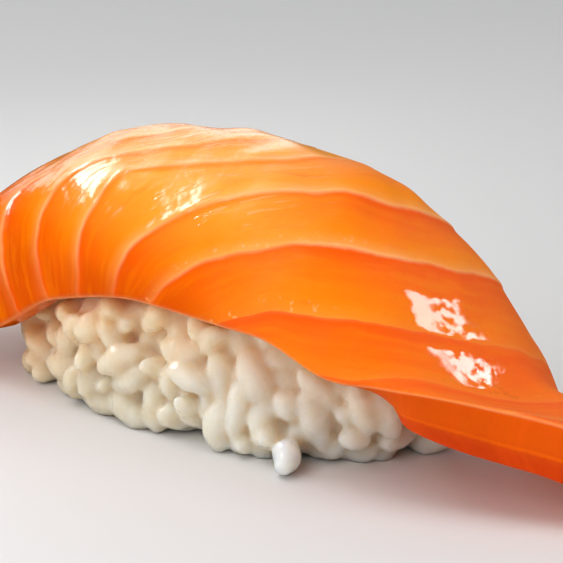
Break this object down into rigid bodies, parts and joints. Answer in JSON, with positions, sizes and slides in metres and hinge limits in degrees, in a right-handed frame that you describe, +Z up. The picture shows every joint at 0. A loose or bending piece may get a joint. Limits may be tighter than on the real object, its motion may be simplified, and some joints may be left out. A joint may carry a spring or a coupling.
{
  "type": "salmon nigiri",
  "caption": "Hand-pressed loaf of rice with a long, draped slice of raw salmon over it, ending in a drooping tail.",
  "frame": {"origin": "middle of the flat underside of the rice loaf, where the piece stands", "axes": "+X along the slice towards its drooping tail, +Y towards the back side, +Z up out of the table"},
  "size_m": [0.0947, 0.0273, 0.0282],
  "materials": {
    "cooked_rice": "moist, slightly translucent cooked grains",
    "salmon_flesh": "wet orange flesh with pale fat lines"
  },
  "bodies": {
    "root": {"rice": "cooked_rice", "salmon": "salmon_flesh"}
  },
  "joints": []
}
• • •
### [WRITTEN PROBLEM]
Output the lines above verbatim and in full.

### [COMPLETED EXERCISE]
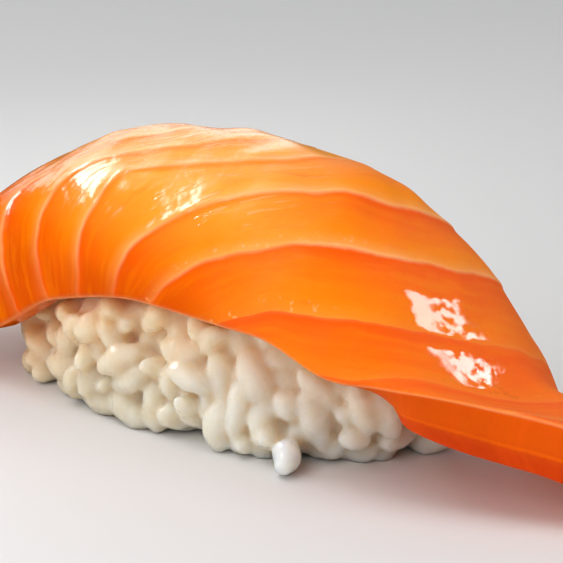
Break this object down into rigid bodies, parts and joints. Answer in JSON, with positions, sizes and slides in metres and hinge limits in degrees, in a right-handed frame that you describe, +Z up. The picture shows every joint at 0. A loose or bending piece may get a joint. Limits may be tighter than on the real object, its motion may be simplified, and some joints may be left out. A joint may carry a spring or a coupling.
{
  "type": "salmon nigiri",
  "caption": "Hand-pressed loaf of rice with a long, draped slice of raw salmon over it, ending in a drooping tail.",
  "frame": {"origin": "middle of the flat underside of the rice loaf, where the piece stands", "axes": "+X along the slice towards its drooping tail, +Y towards the back side, +Z up out of the table"},
  "size_m": [0.0947, 0.0273, 0.0282],
  "materials": {
    "cooked_rice": "moist, slightly translucent cooked grains",
    "salmon_flesh": "wet orange flesh with pale fat lines"
  },
  "bodies": {
    "root": {"rice": "cooked_rice", "salmon": "salmon_flesh"}
  },
  "joints": []
}